Turned out Benjamin was the pilot who flew the chopper that day. After Cécile told him who she was, after she told him the Dutchman they picked up was her patient and that she knew that mountain cuz she grew up in its valleys, he practically begged her to let him answer her questions. Turned out he’d been waiting for someone to spill his guts to all along.

“Seriously,” Cécile said, “you don’t know how much of a miracle it was that Nick was rescued. When he made his call, he was unable to speak, but he did have the presence of mind to text 1414—the Swiss 911—his GPS coordinates. Plus ‘HELP’ in all caps. Benjamin told me that when he and his team saw the coordinates precisely lined up with the col of the Vallée Maudit, they looked at each other and got cold all over. Because no one had apparently called from up there before.”

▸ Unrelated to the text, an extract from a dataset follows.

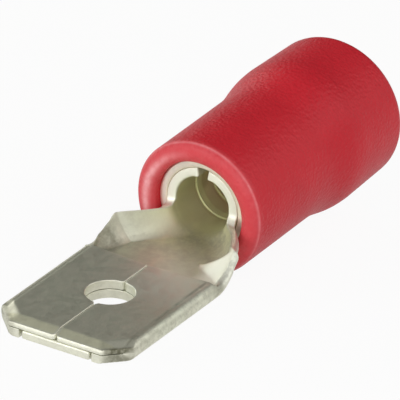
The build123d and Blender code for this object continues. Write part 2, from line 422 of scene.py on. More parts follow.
@dataclass
class BladeTerminal:
    """The one sheet that is folded into the tab and rolled into the barrel.

    The flat sheet is described by X and by the distance along its section from
    the middle of the underside. Every section is bent into place, which keeps
    the tab, the channel and the barrel one unbroken sheet. A pair of places
    gives where something is absent, then where it is full.
    """

    name: str = "blade_terminal_sheet"
    sheet: float = 0.40
    # The tab: its folds, its seam and the crease beside each fold
    tab_half: float = 3.175
    thickness: float = 0.83
    seam_half: float = 0.016
    flap_end: XY = (6.72, 6.86)
    upper_layer: float = 0.6
    crease_depth: float = 0.016
    crease_beside: XY = (0.02, 0.05)
    crease_fade: XY = (0.5, 1.1)
    # The tab's tip: cut corners, slopes and rounded folds
    tip_zone: float = 1.9
    tip_back: float = 0.004
    corner_cut: float = 1.00
    corner_under: float = 0.12
    lead_in: XY = (0.46, 0.18)
    slope_spare: float = 0.004
    slope_blend: float = 0.012
    face_blend: float = 0.008
    fold_round_fade: XY = (2.0, 0.4)
    # The slit beside the tongue: place, width and depth, and its corners
    slit_place: float = 1.65
    slit_size: XY = (0.10, 0.45)
    slit_corners: XY = (0.12, 0.06)
    # Tarnish at the cut corners: where it starts and how far it reaches, how
    # much less it is where layers meet, and how much is left on the lower one
    stain_edge: XY = (0.07, 0.08)
    stain_gap: float = 0.8
    stain_under: float = 0.75
    hole_at: float = 3.95
    hole_radius: float = 1.0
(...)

“How’s that possible?” I asked.

“For one, because Benjamin claimed hardly anybody ever goes up there. He said you won’t find any hikers or climbers or cross-country skiers in those parts. Not even hunters. I found that hard to believe, because the Swiss Alps are overflooded with tourists and explorers. But Benjamin was adamant. One valley up north, right here above Grimentz, flocks of students tear down the slopes in winter. One valley down south, swarms of mountaineers crawl up along the ridges in summer. But this particular valley, nobody. Because those who know about it—the locals and the guides—apparently work very hard to prevent people from going up there.”

You couldn’t close a mountain, this pilot of hers said. But you could keep it under wraps. Discourage its ascent in the guidebooks. Fence off the access. Loop trails the other way. And the ones who did find it, either by accident or by otherwise unlucky fate?

They ended up as code 33–11s.

“Code thirty-three eleven stands for the Swisstopo’s official metric elevation of the Maudit, but Benjamin says they’ve got it all wrong. The valley’s dimensions, too. Satellite images make it look like the glacier that used to flow through it has mostly melted away, but he says that doesn’t tally with what it looks like up there, either. He says no one knows exactly how big the valley really is. Bigger than assumed, in any case. And the mountain, it’s higher.” “Most of the time,” Cécile added.

And I said, “Most of the time?”

“Hey, don’t shoot the messenger. I asked what he meant by that, but Benjamin just laughed. He said I’d never been up there. Said the place does something with your head. The available information is inconclusive, because most code thirty-three elevens are never found. A worried call from the family to the emergency services or the Police Cantonale, and that’s it. Then a funeral—after a while. Only once they’ve been declared dead. The coffin is always empty. As if the mountain has swallowed them up.”

Cécile, a pale face hovering in our dim corner of the inn, said it didn’t happen very often. Once every two years, tops. Consider the 120 hikers and climbers that die in the Alps each year and you could call it statistical noise.

“And even then, they’re never sure. It’s hard to know, with the little bits they dig up. Where the car was parked before they towed it away. On what page in the guidebook the ribbon was—it’s all basically detective work.”